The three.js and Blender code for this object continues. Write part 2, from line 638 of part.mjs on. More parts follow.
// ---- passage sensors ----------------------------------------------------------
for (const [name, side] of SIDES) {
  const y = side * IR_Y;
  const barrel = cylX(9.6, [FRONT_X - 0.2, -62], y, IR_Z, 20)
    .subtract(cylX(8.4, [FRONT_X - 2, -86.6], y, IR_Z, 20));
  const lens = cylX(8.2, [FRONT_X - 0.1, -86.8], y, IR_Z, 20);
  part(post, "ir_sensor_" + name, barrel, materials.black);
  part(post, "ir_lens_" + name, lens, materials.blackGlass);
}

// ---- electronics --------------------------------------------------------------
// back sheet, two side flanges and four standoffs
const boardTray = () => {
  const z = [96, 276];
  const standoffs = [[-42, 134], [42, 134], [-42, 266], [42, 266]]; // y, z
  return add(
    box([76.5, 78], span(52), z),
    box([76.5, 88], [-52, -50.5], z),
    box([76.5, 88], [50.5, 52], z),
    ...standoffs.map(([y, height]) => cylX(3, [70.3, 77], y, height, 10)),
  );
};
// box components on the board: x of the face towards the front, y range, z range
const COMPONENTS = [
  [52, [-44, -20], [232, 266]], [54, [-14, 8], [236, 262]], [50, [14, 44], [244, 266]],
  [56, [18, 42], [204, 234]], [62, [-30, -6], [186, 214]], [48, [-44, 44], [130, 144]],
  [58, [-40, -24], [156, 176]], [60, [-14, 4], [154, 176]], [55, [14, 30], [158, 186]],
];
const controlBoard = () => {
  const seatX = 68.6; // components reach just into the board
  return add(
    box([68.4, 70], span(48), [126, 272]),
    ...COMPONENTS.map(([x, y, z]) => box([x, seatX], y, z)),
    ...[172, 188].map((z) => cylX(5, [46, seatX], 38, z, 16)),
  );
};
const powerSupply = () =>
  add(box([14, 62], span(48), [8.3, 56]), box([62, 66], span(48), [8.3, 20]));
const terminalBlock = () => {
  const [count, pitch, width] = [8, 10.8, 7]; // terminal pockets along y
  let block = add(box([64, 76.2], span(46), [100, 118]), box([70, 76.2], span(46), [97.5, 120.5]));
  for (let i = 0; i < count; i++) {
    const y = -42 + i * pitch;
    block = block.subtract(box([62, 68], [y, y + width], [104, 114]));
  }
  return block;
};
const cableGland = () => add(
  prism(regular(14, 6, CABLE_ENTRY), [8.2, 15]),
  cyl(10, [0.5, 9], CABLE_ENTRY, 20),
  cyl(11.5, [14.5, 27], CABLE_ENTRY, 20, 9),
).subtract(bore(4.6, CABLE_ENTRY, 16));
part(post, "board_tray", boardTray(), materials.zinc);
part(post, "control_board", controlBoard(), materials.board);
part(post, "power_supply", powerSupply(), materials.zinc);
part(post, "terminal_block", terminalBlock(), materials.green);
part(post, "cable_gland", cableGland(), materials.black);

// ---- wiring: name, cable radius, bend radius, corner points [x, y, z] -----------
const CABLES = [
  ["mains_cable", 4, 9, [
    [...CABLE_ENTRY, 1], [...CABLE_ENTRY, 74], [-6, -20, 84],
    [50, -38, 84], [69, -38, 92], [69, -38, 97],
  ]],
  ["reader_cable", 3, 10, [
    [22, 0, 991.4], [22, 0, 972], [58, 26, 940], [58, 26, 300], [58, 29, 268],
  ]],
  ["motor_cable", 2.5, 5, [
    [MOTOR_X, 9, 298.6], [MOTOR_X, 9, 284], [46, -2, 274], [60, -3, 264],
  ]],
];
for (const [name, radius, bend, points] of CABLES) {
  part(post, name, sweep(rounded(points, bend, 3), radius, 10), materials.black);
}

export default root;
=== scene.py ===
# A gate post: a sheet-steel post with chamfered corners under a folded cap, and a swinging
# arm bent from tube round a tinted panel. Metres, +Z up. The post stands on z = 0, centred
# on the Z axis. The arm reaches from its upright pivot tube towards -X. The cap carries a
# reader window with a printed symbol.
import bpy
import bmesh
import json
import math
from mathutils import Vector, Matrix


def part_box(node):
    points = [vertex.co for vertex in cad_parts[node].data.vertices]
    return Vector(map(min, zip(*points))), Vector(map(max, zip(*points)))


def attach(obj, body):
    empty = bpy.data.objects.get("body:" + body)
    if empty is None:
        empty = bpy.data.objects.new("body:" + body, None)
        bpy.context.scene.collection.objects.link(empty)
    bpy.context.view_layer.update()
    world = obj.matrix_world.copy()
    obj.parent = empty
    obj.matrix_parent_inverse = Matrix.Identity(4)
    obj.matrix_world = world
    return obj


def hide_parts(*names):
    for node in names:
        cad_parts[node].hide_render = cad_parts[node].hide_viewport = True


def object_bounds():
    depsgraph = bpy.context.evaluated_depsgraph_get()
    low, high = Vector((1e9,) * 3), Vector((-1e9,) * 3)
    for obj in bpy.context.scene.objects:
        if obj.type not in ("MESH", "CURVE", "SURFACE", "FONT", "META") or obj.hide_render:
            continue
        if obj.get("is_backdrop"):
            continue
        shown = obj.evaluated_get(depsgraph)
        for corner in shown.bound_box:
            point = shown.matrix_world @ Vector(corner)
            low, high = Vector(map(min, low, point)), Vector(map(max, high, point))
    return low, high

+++

Given exercise:
Only the lines from the one containing "wiring: name, cable" through the one containing "point = shown.matrix_world" are to be reproduced, exactly as they appear.

Completed exercise:
// ---- wiring: name, cable radius, bend radius, corner points [x, y, z] -----------
const CABLES = [
  ["mains_cable", 4, 9, [
    [...CABLE_ENTRY, 1], [...CABLE_ENTRY, 74], [-6, -20, 84],
    [50, -38, 84], [69, -38, 92], [69, -38, 97],
  ]],
  ["reader_cable", 3, 10, [
    [22, 0, 991.4], [22, 0, 972], [58, 26, 940], [58, 26, 300], [58, 29, 268],
  ]],
  ["motor_cable", 2.5, 5, [
    [MOTOR_X, 9, 298.6], [MOTOR_X, 9, 284], [46, -2, 274], [60, -3, 264],
  ]],
];
for (const [name, radius, bend, points] of CABLES) {
  part(post, name, sweep(rounded(points, bend, 3), radius, 10), materials.black);
}

export default root;
=== scene.py ===
# A gate post: a sheet-steel post with chamfered corners under a folded cap, and a swinging
# arm bent from tube round a tinted panel. Metres, +Z up. The post stands on z = 0, centred
# on the Z axis. The arm reaches from its upright pivot tube towards -X. The cap carries a
# reader window with a printed symbol.
import bpy
import bmesh
import json
import math
from mathutils import Vector, Matrix


def part_box(node):
    points = [vertex.co for vertex in cad_parts[node].data.vertices]
    return Vector(map(min, zip(*points))), Vector(map(max, zip(*points)))


def attach(obj, body):
    empty = bpy.data.objects.get("body:" + body)
    if empty is None:
        empty = bpy.data.objects.new("body:" + body, None)
        bpy.context.scene.collection.objects.link(empty)
    bpy.context.view_layer.update()
    world = obj.matrix_world.copy()
    obj.parent = empty
    obj.matrix_parent_inverse = Matrix.Identity(4)
    obj.matrix_world = world
    return obj


def hide_parts(*names):
    for node in names:
        cad_parts[node].hide_render = cad_parts[node].hide_viewport = True


def object_bounds():
    depsgraph = bpy.context.evaluated_depsgraph_get()
    low, high = Vector((1e9,) * 3), Vector((-1e9,) * 3)
    for obj in bpy.context.scene.objects:
        if obj.type not in ("MESH", "CURVE", "SURFACE", "FONT", "META") or obj.hide_render:
            continue
        if obj.get("is_backdrop"):
            continue
        shown = obj.evaluated_get(depsgraph)
        for corner in shown.bound_box:
            point = shown.matrix_world @ Vector(corner)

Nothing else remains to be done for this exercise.